**EXERCISE PROMPT:** Reproduce all the entries precisely.

Items from a data source
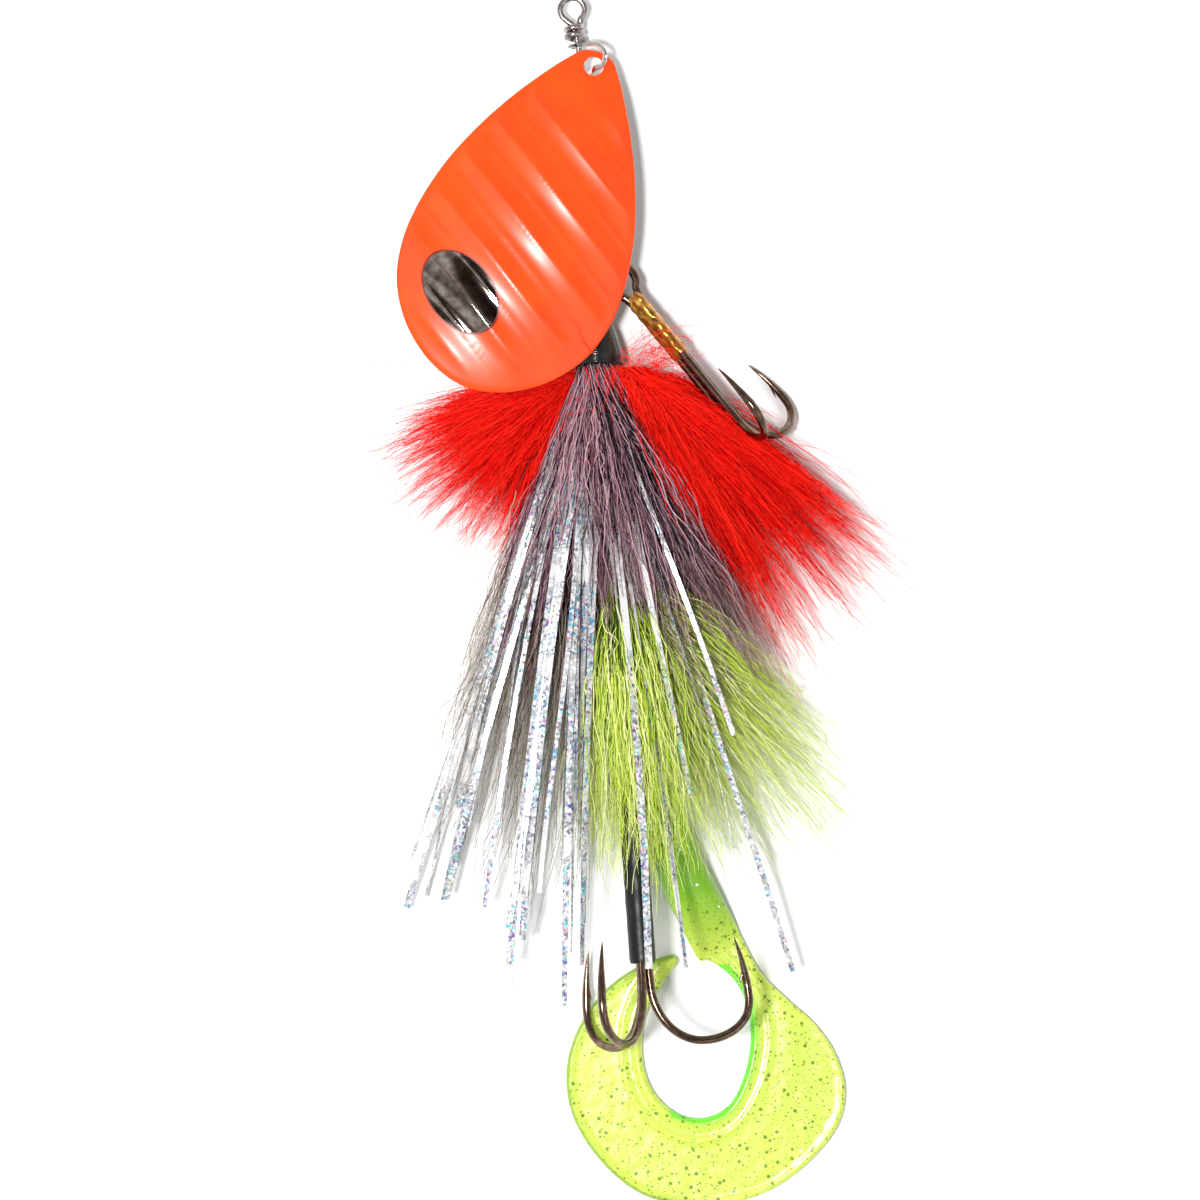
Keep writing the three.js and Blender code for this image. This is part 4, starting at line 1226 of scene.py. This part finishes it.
stainless = stainless_wire()
nickel = polished_nickel()
mirror = mirror_nickel()
brass = polished_brass()
bronze = hook_bronze()
gold = braze_gold()
orange_paint = blade_paint()
rim_red = window_rim()
red_plastic = red_bead_plastic()
black_thread = lacquered_thread()
rubber = shrink_rubber()
film = holographic_film()
plastic = soft_plastic()
marabou_tones = fibres("red_marabou", 0.7, {
    "marabou_bright": (1.0, 0.022, 0.008),
}, Specular_IOR_Level=0.15) + fibres("red_marabou", 0.7, {
    "marabou_red": (0.95, 0.008, 0.004), "marabou_deep": (0.62, 0.002, 0.001),
}, Specular_IOR_Level=0.1)
# The near-black tone is painted shade: dark hairs put where the shade between the mauve hairs falls.
mauve_tones = fibres("mauve_hair", 0.4, {
    "mauve_light": (0.50, 0.30, 0.35), "mauve_mid": (0.30, 0.16, 0.20), "mauve_plum": (0.15, 0.05, 0.07),
}) + fibres("mauve_hair", 0.4, {"mauve_black": (0.008, 0.005, 0.007)}, Specular_IOR_Level=0.2)
mauve_tips = fibres("mauve_hair", 0.4, {
    "mauve_tip_grey": (0.42, 0.30, 0.30), "mauve_tip_brown": (0.22, 0.12, 0.11),
})
taupe_tones = fibres("mauve_hair", 0.45, {"taupe": (0.15, 0.11, 0.08), "taupe_light": (0.42, 0.36, 0.28)})
# The near-black tone is painted shade: dark hairs put where the shade between the hairs falls.
chartreuse_tones = fibres("chartreuse_hair", 0.4, {
    "chartreuse_mid": (0.44, 0.62, 0.015), "chartreuse_deep": (0.13, 0.24, 0.008),
    "chartreuse_dark": (0.025, 0.05, 0.006),
})
# The palest tip tone is a painted highlight on the hair tips.
chartreuse_tips = fibres("chartreuse_hair", 0.4, {
    "chartreuse_pale": (0.90, 0.94, 0.42), "chartreuse_leaf": (0.66, 0.76, 0.13),
    "chartreuse_moss": (0.42, 0.62, 0.02),
})

camera()
shaft_wire()
clevis()
beads()
weight_body()
blade()
blade_window()
split_ring()
treble_pieces("front_treble", FRONT_TREBLE, "front_treble", on_front_treble)
front_braze()
rear_wire()
thread_pieces()
shrink_tube()
treble_pieces("rear_treble", REAR_TREBLE, "rear_section", on_rear_treble)
keeper()
grub()
marabou("marabou_left", (-4, 73, 6.0), 2.5, LEFT_PLUME_EDGE, 130, 34, 1.5, 0.5)
marabou("marabou_right", (6.0, 73.0, 8.0), 3.6, RIGHT_PLUME_EDGE, 170, 38, 5.2, 0.55)
curls()
stray_reds()
mauve_bucktail()
chartreuse_bucktail()
ribbons()
stray_hairs()
stage()
studio_walls()
lamp("key", (-0.9, 0.35, 0.9), (0.6, 0.6), 9, shines=False)
lamp("overhead", (-0.25, -0.04, 1.15), (0.15, 0.15), 14)
lamp("fill", (0.7, -0.5, 1.1), (1.0, 1.0), 3)
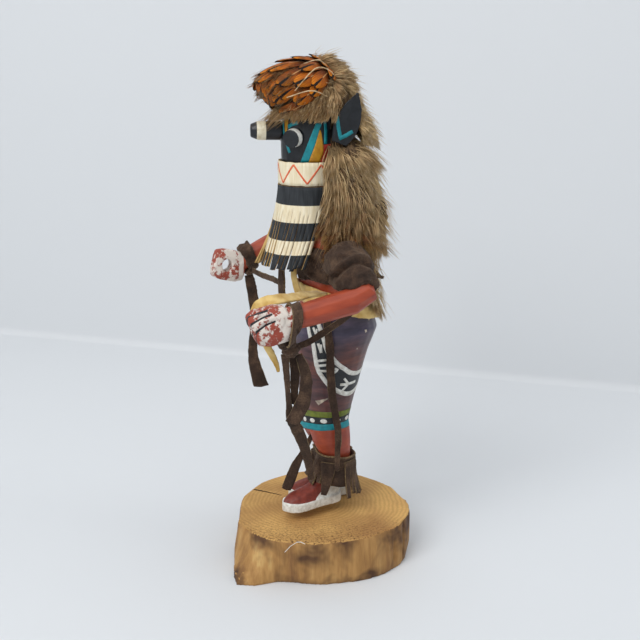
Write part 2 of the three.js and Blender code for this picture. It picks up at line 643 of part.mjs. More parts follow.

**ANSWER BELOW:**
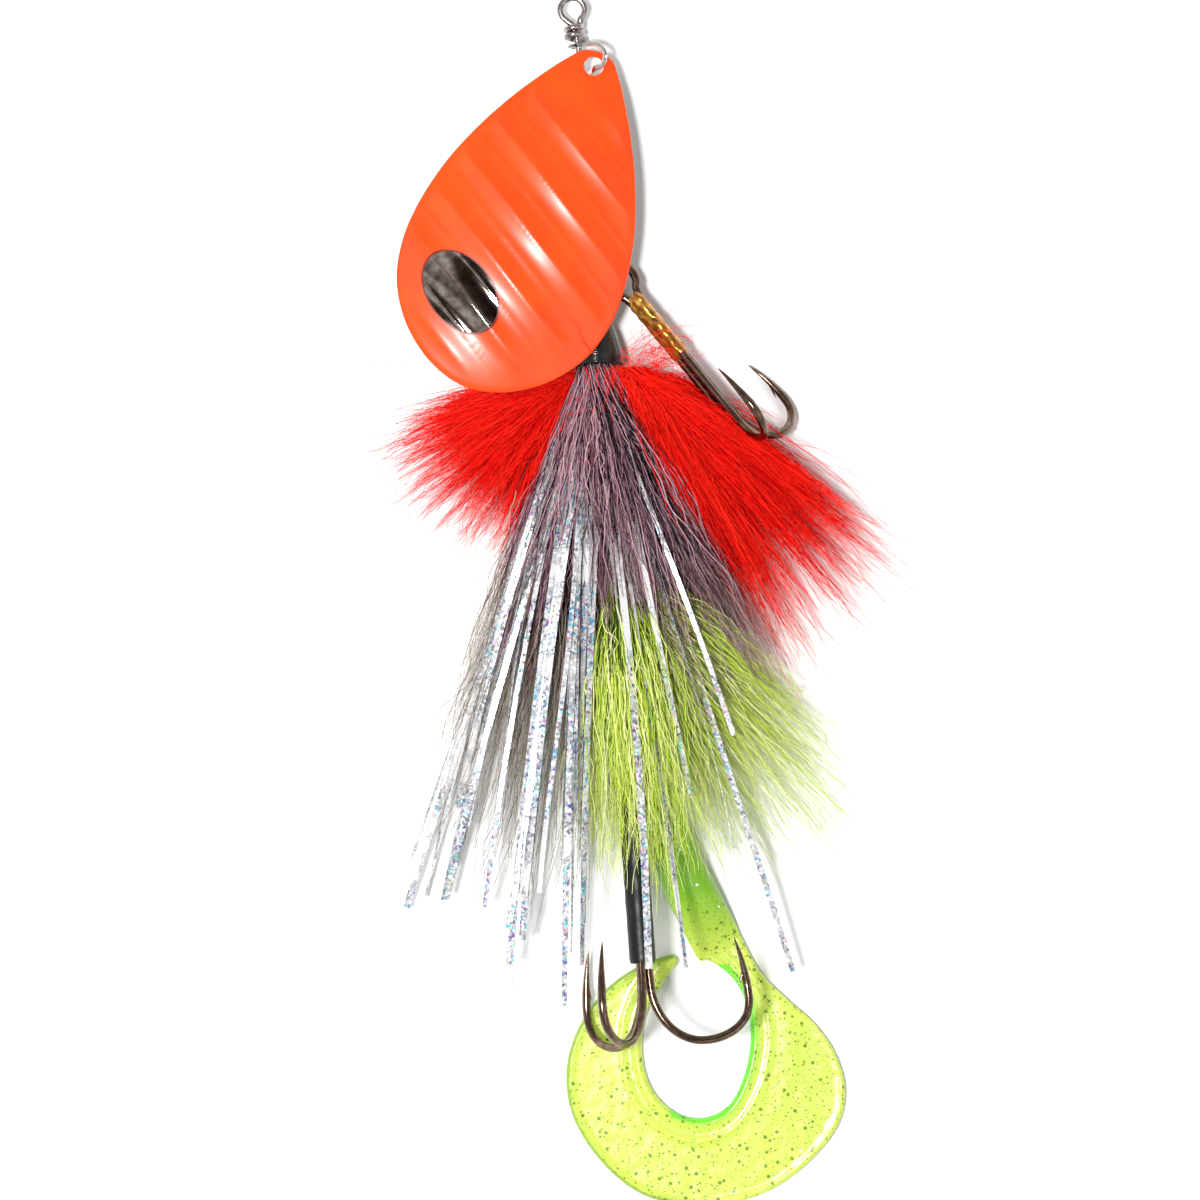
Keep writing the three.js and Blender code for this image. This is part 4, starting at line 1226 of scene.py. This part finishes it.
stainless = stainless_wire()
nickel = polished_nickel()
mirror = mirror_nickel()
brass = polished_brass()
bronze = hook_bronze()
gold = braze_gold()
orange_paint = blade_paint()
rim_red = window_rim()
red_plastic = red_bead_plastic()
black_thread = lacquered_thread()
rubber = shrink_rubber()
film = holographic_film()
plastic = soft_plastic()
marabou_tones = fibres("red_marabou", 0.7, {
    "marabou_bright": (1.0, 0.022, 0.008),
}, Specular_IOR_Level=0.15) + fibres("red_marabou", 0.7, {
    "marabou_red": (0.95, 0.008, 0.004), "marabou_deep": (0.62, 0.002, 0.001),
}, Specular_IOR_Level=0.1)
# The near-black tone is painted shade: dark hairs put where the shade between the mauve hairs falls.
mauve_tones = fibres("mauve_hair", 0.4, {
    "mauve_light": (0.50, 0.30, 0.35), "mauve_mid": (0.30, 0.16, 0.20), "mauve_plum": (0.15, 0.05, 0.07),
}) + fibres("mauve_hair", 0.4, {"mauve_black": (0.008, 0.005, 0.007)}, Specular_IOR_Level=0.2)
mauve_tips = fibres("mauve_hair", 0.4, {
    "mauve_tip_grey": (0.42, 0.30, 0.30), "mauve_tip_brown": (0.22, 0.12, 0.11),
})
taupe_tones = fibres("mauve_hair", 0.45, {"taupe": (0.15, 0.11, 0.08), "taupe_light": (0.42, 0.36, 0.28)})
# The near-black tone is painted shade: dark hairs put where the shade between the hairs falls.
chartreuse_tones = fibres("chartreuse_hair", 0.4, {
    "chartreuse_mid": (0.44, 0.62, 0.015), "chartreuse_deep": (0.13, 0.24, 0.008),
    "chartreuse_dark": (0.025, 0.05, 0.006),
})
# The palest tip tone is a painted highlight on the hair tips.
chartreuse_tips = fibres("chartreuse_hair", 0.4, {
    "chartreuse_pale": (0.90, 0.94, 0.42), "chartreuse_leaf": (0.66, 0.76, 0.13),
    "chartreuse_moss": (0.42, 0.62, 0.02),
})

camera()
shaft_wire()
clevis()
beads()
weight_body()
blade()
blade_window()
split_ring()
treble_pieces("front_treble", FRONT_TREBLE, "front_treble", on_front_treble)
front_braze()
rear_wire()
thread_pieces()
shrink_tube()
treble_pieces("rear_treble", REAR_TREBLE, "rear_section", on_rear_treble)
keeper()
grub()
marabou("marabou_left", (-4, 73, 6.0), 2.5, LEFT_PLUME_EDGE, 130, 34, 1.5, 0.5)
marabou("marabou_right", (6.0, 73.0, 8.0), 3.6, RIGHT_PLUME_EDGE, 170, 38, 5.2, 0.55)
curls()
stray_reds()
mauve_bucktail()
chartreuse_bucktail()
ribbons()
stray_hairs()
stage()
studio_walls()
lamp("key", (-0.9, 0.35, 0.9), (0.6, 0.6), 9, shines=False)
lamp("overhead", (-0.25, -0.04, 1.15), (0.15, 0.15), 14)
lamp("fill", (0.7, -0.5, 1.1), (1.0, 1.0), 3)
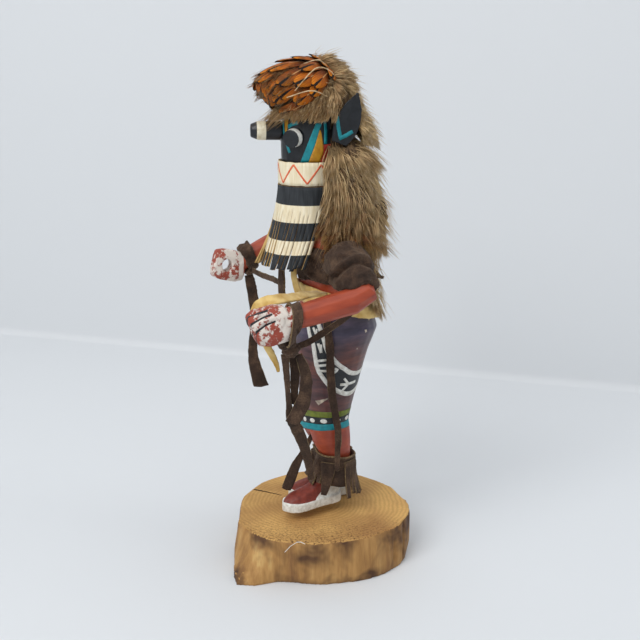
Write part 2 of the three.js and Blender code for this picture. It picks up at line 643 of part.mjs. More parts follow.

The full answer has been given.